As I began to present the total costs associated with hiring and developing our existing workforce at that time, it quickly became apparent to the interested parties that they would be hard-pressed to duplicate Fairchild’s people if they had but a mere $200 million to do it.
So, is dedicating appropriate amounts of financial and other resources to hiring and developing a world-class workforce a humbug? A group of New York investment bankers did not think so, and I am now confident that we can utilize a businesslike process to document the value of our human capital to show otherwise.

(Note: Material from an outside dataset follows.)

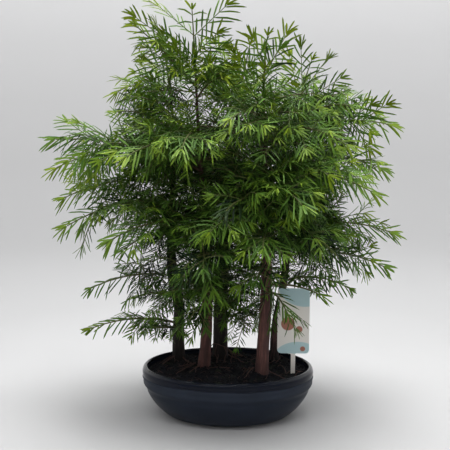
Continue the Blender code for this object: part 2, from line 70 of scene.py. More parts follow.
# The trees as the frame has them, in millimetres: half thickness above the flare, height of the bare
# trunk, points of the trunk, tip of the leader, its side shoots as (share of its height, tip), and the
# boughs as (height of the root, tip of the stem, arch, fullness where not 1)
TREES = {
    "left_back": {
        "bark": "dark_bark", "radius": 8.4, "bare": 115,
        "line": [(-67, 36, 58), (-67, 39, 92), (-66, 41, 130), (-73, 43, 158), (-76, 45, 200),
                 (-74, 51, 282), (-73, 56, 366), (-77, 58, 404)],
        "leader": (-85, 62, 470),
        "crown": [(0.38, (-104, 50, 446)), (0.34, (-62, 66, 447)), (0.08, (-96, 36, 424)),
                  (0.1, (-58, 84, 430))],
        "boughs": [(107, (-180, 22, 103), 10, 0.3), (103, (-92, -34, 122), -1, 0.4),
                   (137, (-134, 108, 124), 9, 0.22), (170, (-184, 54, 150), 9, 0.2),
                   (223, (-130, -6, 213), 9, 0.5), (266, (-205, 12, 240), 13),
                   (290, (-222, 78, 268), 13, 0.7), (306, (-72, 164, 322), 12),
                   (333, (-222, 34, 312), 13, 0.75), (358, (-138, 14, 384), 9),
                   (390, (-146, 66, 408), 16, 0.6)],
    },
    "left_front": {
        "bark": "red_bark", "radius": 7.9, "bare": 128,
        "line": [(-31, 1, 58), (-28, 3, 92), (-26, 4, 148), (-28, 5, 200), (-31, 5, 275),
                 (-36, 4, 350), (-39, 2, 424)],
        "leader": (-43, 0, 506),
        "crown": [(0.62, (-1, -6, 511)), (0.64, (-84, 6, 511)), (0.26, (-108, -14, 496)),
                  (0.32, (-78, 20, 480)), (0.36, (-12, -22, 477)), (0.12, (-6, 30, 462)),
                  (0.1, (-60, -36, 460))],
        "boughs": [(139, (-44, -56, 136), 7, 0.8), (204, (-22, -112, 212), 12), (243, (-134, -66, 237), 13),
                   (255, (9, -103, 255), 12), (312, (-208, -22, 352), 12), (340, (-110, -93, 337), 12),
                   (352, (-46, -108, 347), 12), (400, (-2, -38, 426), 7, 0.6),
                   (414, (-108, -14, 486), 3, 0.6)],
    },
    "middle_back": {
        "bark": "dark_bark", "radius": 10.6, "bare": 104,
        "line": [(-12, 44, 58), (-12, 48, 110), (-11, 50, 140), (-7, 54, 200), (-3, 57, 268),
                 (3, 60, 330), (11, 64, 392)],
        "leader": (25, 68, 468),
        "crown": [(0.45, (6, 60, 457)), (0.2, (-19, 72, 468)), (0.5, (40, 70, 461)), (0.1, (10, 104, 440)),
                  (0.15, (24, 34, 438))],
        "boughs": [(135, (14, 0, 140), 8, 0.7), (128, (-34, 140, 136), 10), (186, (48, 146, 192), 12),
                   (226, (-64, 156, 238), 12), (272, (22, 176, 288), 14), (284, (-4, -34, 296), 12),
                   (330, (-44, 158, 352), 12), (350, (66, 148, 384), 12), (378, (-40, 118, 420), 10)],
    },
    "right_front": {
        "bark": "red_bark", "radius": 8.6, "bare": 204,
        "line": [(44, -22, 58), (45, -20, 92), (47, -18, 132), (49, -16, 190), (47, -16, 278),
                 (45, -17, 352), (44, -19, 400)],
        "leader": (48, -21, 474),
        "crown": [(0.52, (31, -26, 470)), (0.42, (62, -30, 458)), (0.36, (70, -14, 476)),
                  (0.1, (17, -36, 444)), (0.14, (46, -56, 436))],
        "boughs": [(165, (74, -66, 150), 8, 0.6), (172, (116, -28, 163), 6), (228, (45, -113, 236), 12),
                   (256, (133, -66, 218), 12), (272, (3, -103, 277), 12), (286, (88, -112, 285), 12),
                   (308, (171, -56, 294), 14), (362, (139, -68, 350), 12), (376, (8, -90, 380), 9)],
    },
    "right_back": {
        "bark": "dark_bark", "radius": 6.3, "bare": 146,
        "line": [(59, 39, 58), (61, 44, 106), (68, 48, 144), (74, 52, 188), (78, 58, 269),
                 (85, 63, 360), (88, 65, 384)],
        "leader": (104, 70, 448),
        "crown": [(0.4, (90, 62, 464)), (0.2, (76, 76, 452)), (0.36, (122, 60, 448)), (0.12, (140, 66, 425)),
                  (0.1, (98, 104, 424))],
        "boughs": [(163, (157, 62, 152), 10, 0.3), (196, (198, 30, 188), 12), (229, (210, 72, 226), 12),
                   (252, (98, 156, 266), 12), (314, (190, 34, 314), 12), (336, (126, 152, 362), 12),
                   (350, (203, 60, 367), 12), (366, (149, 12, 392), 10), (374, (188, 102, 382), 10, 0.6)],
    },
}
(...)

Humbug? I do not think so.
In conclusion, I should point out another factor that we at Fairchild consider as important as the financial returns we realize, by valuing and investing in our people. We subscribe to the notion that a new covenant exists between businesses and employees. The old covenant implied lifelong employment with a single employer as the way to succeed. Come to work every day for thirty years and you can retire with your gold watch. Whether this was ever really the widespread case in this country is immaterial to this discourse. The fact is that honest and candid businesses, particularly high-tech businesses, realize that such a promise cannot be made in good conscience. Things change too quickly and dramatically for any business, no matter how promising things seem at the moment, to assure such tenure. The new covenant is one by which we can face the future squarely and look it in the eye without flinching. By ascribing to the tenets of this new covenant, we maximize the probability that our business will succeed and at the same time assure employability rather than employment. This is a distinction of considerable difference.